The adults eat at a separate table.
Usually there are about 10-12 staff & 6-8 volunteers.
On this particular day, we had a lot of visitors as well.
 
These two little girls put away four large bowls of rice and soup each. 
Neither one of them weighs more than 35 lbs (16 kilos) soaking wet. 
Where do they put it all?

 
Dinner
On days we're not working at the orphanage, we go out for lunch, and we usually go somewhere different for dinner every night.  We love Khmer food, but we occasionally opt for Thai, Indian, Mexican or Burmese.  No matter what ethnic food you crave, it's available in Siem Reap.  If you watch for special deals, like $1.00 tapas, and stick to smaller establishments slightly off the beaten path, you'll end up getting a fabulous meal for two persons (including 2 glasses of wine) for under $10.  The food is so tasty and so inexpensive, it's easy to understand why I went back home last year 10 lbs heavier than when  I'd arrived!

Half the fun of going to Little India
is seeing a Cambodian waitress wearing a sari

The food here was fantastic and really inexpensive. 
We especially loved the Eggplant Stew and the Tea Leaf Salad.
How sad to discover the restaurant was gone this year!
This plate of fried spring rolls looks like something straight out of a gourmet magazine.
In fact, we get this at a tiny restaurant around the corner from our guesthouse.
Helen Cafe - Price: under $2.00

I love food, and I'm not too afraid to wander into new areas of eating, but I have to admit, Cambodia has foods that I can't swallow won't try, not just yet anyway.  There's a whole variety to choose from - snakes, spiders, crickets, grubs, duck egg fetuses, cow uterus, red ant sauce (tried that).  I'm sure they're fine, and people tell me they're tasty, but I can't seem to get them past my lips when the brain screams "No!"
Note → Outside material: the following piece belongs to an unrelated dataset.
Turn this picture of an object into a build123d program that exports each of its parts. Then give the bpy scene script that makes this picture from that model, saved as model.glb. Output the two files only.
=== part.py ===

Clockwise starting from top left:
BBQ Beetles, BBQ Crickets (grasshoppers?), BBQ snake, Deep-fried battered little birds..
The locals love them!

As in a lot of under-developed countries, there are a few food rules we  have to abide by here.  Sanitation is just not the same as it is at home, so we have to be careful where and what we eat.  We know that and we just accept it.  We avoid buying food from street vendors, except for BBQ bananas or sticky rice, which we know are safe. 

A typical roadside 'restaurant' that serves up quick orders of rice or noodle dishes.
We avoid them even though the food is really inexpensive.

Doesn't look too appetizing does it? 
A burnt cabbage roll maybe?

Nope.  It's a package of 'banana sticky rice'. 
A small banana encased in sweet coconut-flavoured rice,
wrapped up in a banana leaf, and roasted over charcoal.
Absolutely scrumptious!

I have a confession to make.  Lately I've been getting a little cocky about eating raw vegetables, and having ice in my drinks, and drinking filtered water rather than bottled water, and now I'm paying for it.  In the past few days, I've had to make sure I'm within sprinting distance of a bathroom, and I've been breaking out the boxes of bismuth tablets.  One thing is certain, if this keeps up, there's a good chance I won't gain any weight while I'm here this year!

On the other hand.....
'Balck Sesame-Ginger'  ice cream from the Blue Pumpkin
may just end up being my downfall.........
  

1 comment:

  1. When I was in Cambodia I was still recovering from my first, and worst, food borne illness which I picked up in Bangkok despite major attempts at staying safe. So I didn't have the chance to sample much. Might as well just suffer through it and get it behind you (pun intended ;))

    The scariest street food was in Mandalay, Burma. Even the locals stayed clear. Also found the non-street food there to be quite problematic. Otherwise, street food rules! Don;t know about Cambodia, but hope I get to find out next year.

    Hope you recover quickly so you can resume your experimenting.